Um, hypothetically speaking, that is.

Wait, you disagree? You compare being trans to having a STD? WTF, Randy:

"But as partners cultivate romance, and particularly as they move toward erotic involvement, there are things each should reveal, things they would not mention to a casual acquaintance — any history of S.T.D.’s, for example, or the existence of any current spouse. Even before a first kiss, this person should have told you those things that you would regard as germane to this phase of your evolving relationship, including his being transgendered. Clearly he thought you’d find it pertinent; that’s why he discreditably withheld it, lest you reject him."

Fercryin' out loud. If this was about a straight man not talking about, say, his horrendous divorce twenty years ago on the first date, I'll betcha you'd be okay. But it's those freaky trans folk that have to brand themselves with a scarlet T lest some poor straight person ever accidentally like us.

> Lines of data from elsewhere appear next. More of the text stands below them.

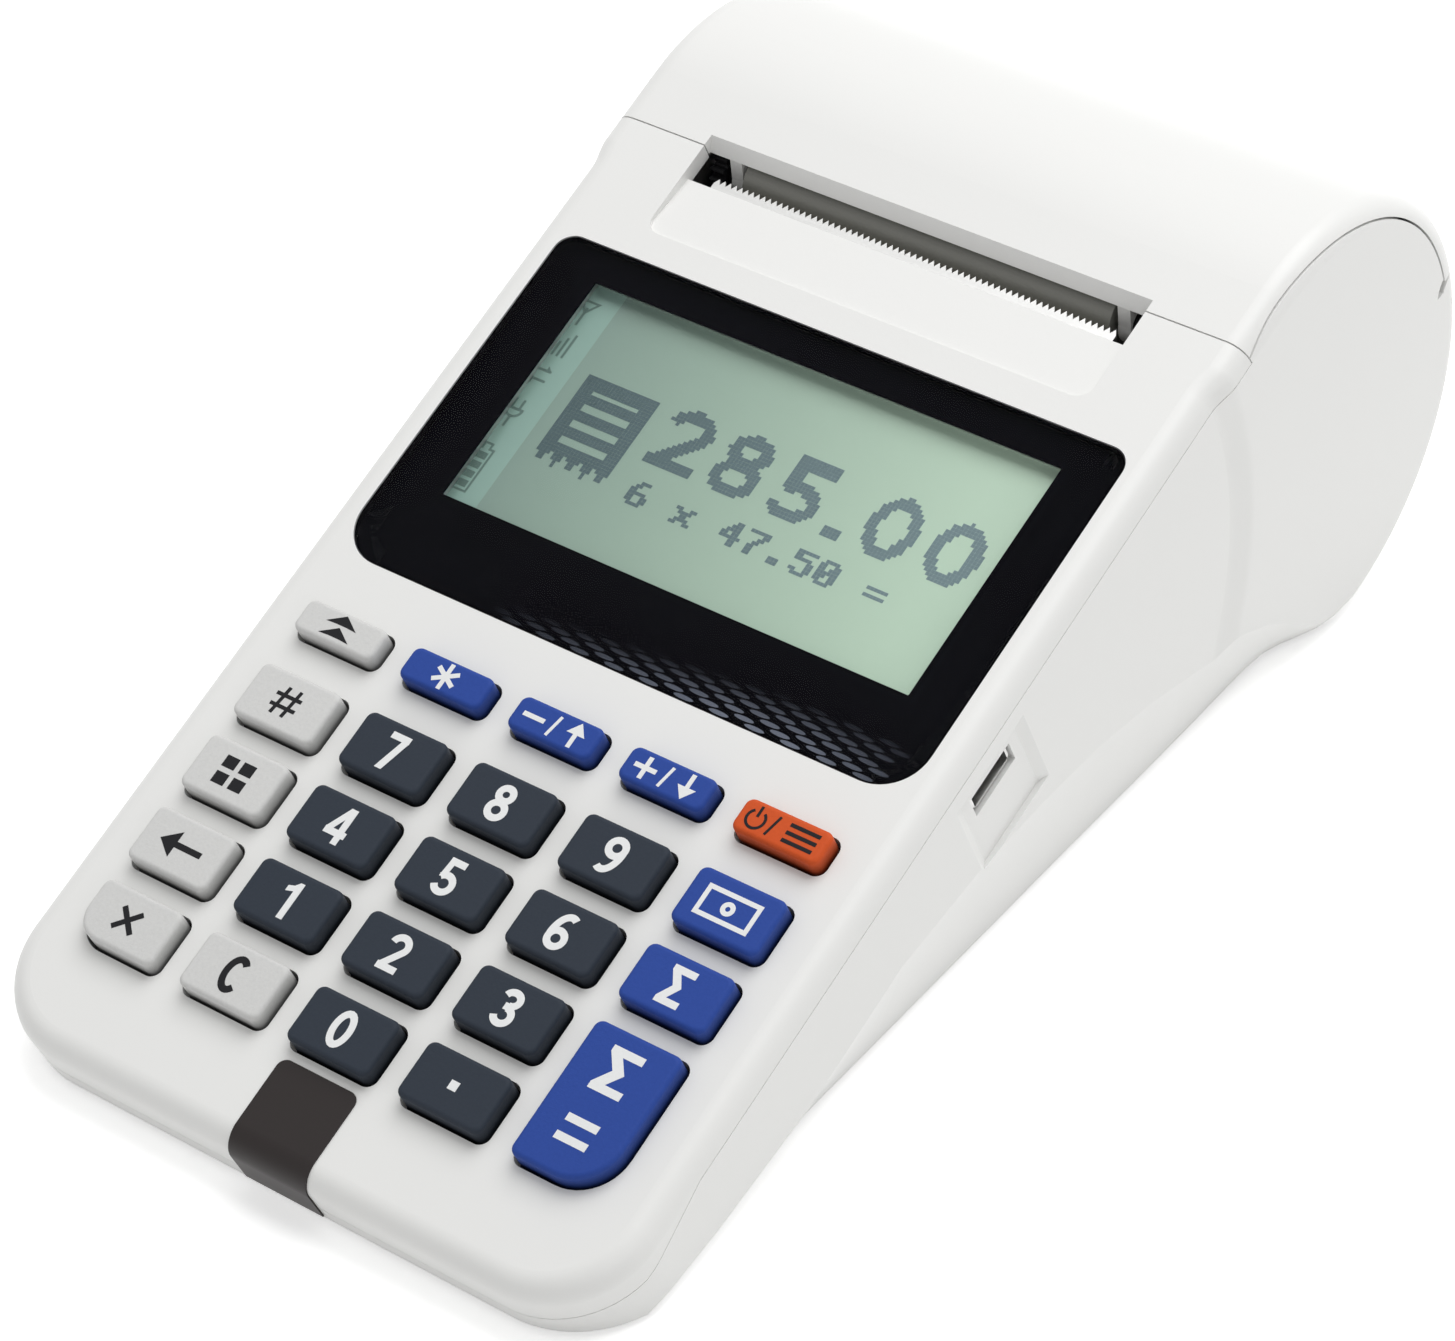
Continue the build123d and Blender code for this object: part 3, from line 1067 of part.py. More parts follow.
# --------------------------------------------------------------------------- main
def build():
    """All pieces by name."""
    outer, hull = envelope(), shell()
    roll, idler, pinion = phases()
    parts = {
        "upper_casing": upper_casing(hull),
        "lower_casing": lower_casing(hull, outer),
        "paper_lid": paper_lid(outer),
        "hinge_pins": hinge_pins(),
        "display_window": display_window(),
        "window_mask": window_mask(),
        "lcd_frame": lcd_frame(),
        "lcd_glass": lcd_glass(),
        "keypad_mat": keypad_mat(),
        "main_board": main_board(),
        "usb_socket": usb_socket(),
        "battery_pack": battery_pack(),
        "battery_cover": battery_cover(),
        "cover_screws": cover_screw_set(),
        "casing_screws": casing_screws(),
        "board_screws": board_screws(),
        "rubber_feet": rubber_feet(),
        "front_label": front_label(),
        "tear_bar": tear_bar(),
        "printer_chassis": printer_chassis(),
        "printer_screws": printer_screws(),
        "thermal_head": thermal_head(),
        "heat_sink": heat_sink(),
        "head_springs": head_springs(),
        "feed_motor": feed_motor(),
        "idler_pin": idler_pin(),
        "platen_shaft": platen_shaft(),
        "platen_rubber": platen_rubber(),
        "platen_bushes": platen_bushes(),
        "platen_gear": gear(ROLL_N, roll, (ROLL_S, -ROLL_DEPTH), SHAFT_R),
        "idler_gear": gear(IDLER_N, idler, idler_place(), IDLER_PIN_R + RUN_FIT),
        "motor_pinion": motor_pinion(pinion),
    }
    for name, x, s, d, radii in key_table():
        parts[name] = key(x, s, d, radii)
    return parts


if __name__ == "__main__":
    os.makedirs("parts", exist_ok=True)
    for node, solid in build().items():
        export_step(solid, "parts/" + node + ".step")
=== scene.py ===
"""Looks of a handheld till with a built-in receipt printer, built round its fixed frame."""
import json
import math

import bmesh
import bpy
from bpy.props import FloatProperty, FloatVectorProperty, IntProperty, PointerProperty, StringProperty
from mathutils import Matrix, Vector


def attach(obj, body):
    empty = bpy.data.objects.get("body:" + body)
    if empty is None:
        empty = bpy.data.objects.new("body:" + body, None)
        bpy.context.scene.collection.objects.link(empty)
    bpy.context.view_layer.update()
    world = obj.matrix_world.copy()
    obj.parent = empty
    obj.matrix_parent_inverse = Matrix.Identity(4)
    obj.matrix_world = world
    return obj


bl_info = {
    "name": "Ticket register looks",
    "version": (1, 0, 0),
    "blender": (4, 5, 0),
    "location": "3D View > Sidebar > Register",
    "description": "Dresses the ticket register in its finishes, prints and stage",
    "category": "Object",
}

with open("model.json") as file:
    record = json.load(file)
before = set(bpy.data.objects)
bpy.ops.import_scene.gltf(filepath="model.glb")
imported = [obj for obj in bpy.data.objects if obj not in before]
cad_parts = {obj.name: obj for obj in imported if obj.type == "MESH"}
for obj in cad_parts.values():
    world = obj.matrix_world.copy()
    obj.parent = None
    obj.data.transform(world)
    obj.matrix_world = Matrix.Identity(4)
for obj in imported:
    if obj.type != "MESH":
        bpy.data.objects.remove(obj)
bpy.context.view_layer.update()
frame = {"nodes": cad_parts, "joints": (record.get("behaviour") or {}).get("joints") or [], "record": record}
NODES = frame["nodes"]
MM = 0.001
ACROSS = Vector((1, 0, 0))
OUT = -Vector(next(j["axis"] for j in frame["joints"] if j["type"] == "slide")).normalized()
SLOPE = OUT.cross(ACROSS)
WHITE = (1.0, 1.0, 1.0, 1.0)
BLACK = (0.0, 0.0, 0.0, 1.0)


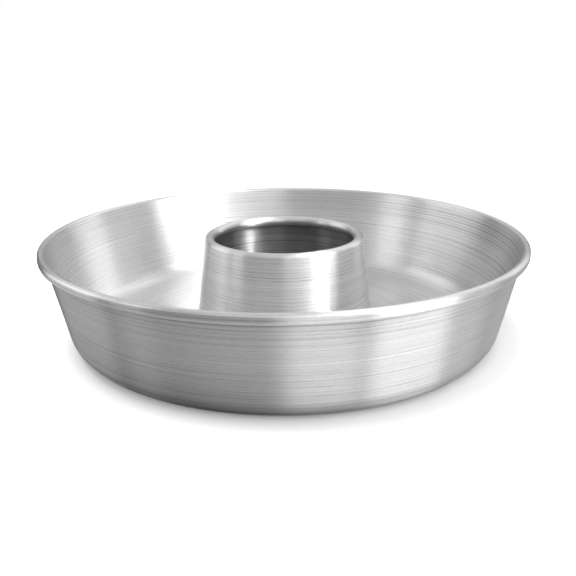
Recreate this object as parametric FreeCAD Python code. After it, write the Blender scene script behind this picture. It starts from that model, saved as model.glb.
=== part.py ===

Look, I'm generally free with disclosure--this girl I'm dating? I told her before our first date. But that's me. I'm an internet trans legend. OK, an unknown blogger! Sheesh! Your ethics kick in at weird places, Randy! Anyway, other times I haven't. I don't tell anyone at my new job, cause it's none of their business. And whether I disclose or not to an intimate partner is my business too. Your judgment really doesn't matter, does it?

Oh, and one last thing, Randy? Before you go? (Sorry--didn't know you were allergic to the Army of Household Cats I have.) The -feminist part of being a transfeminist notes that you gave this advice, I bet, because you didn't consider it possible for a straight woman to hurt a man, even a trans man. Oh yes you did. Would you tell a trans woman to always out herself? Even if doing so might mean that soon everyone in her community might know? And that might get her raped, killed, or rapednkilled? I mean damn, it's bad enough that you think it's totes okay for this woman to share this with her friends, some who are undoubtedly in this guy's congregation, and therefore put him at extreme risk of being outed. Would you out a gay person like that? The atheist spouse of a regular synagogue-goer? Someone who has had plastic surgery?

Just how much personal information is cool for the world to know, Randy?

What's...ethical here?

Or are there two sets of ethics, one for trans folks and one for the norms...er, cis people?

Don't worry about getting back to me. I don't read your column anyway.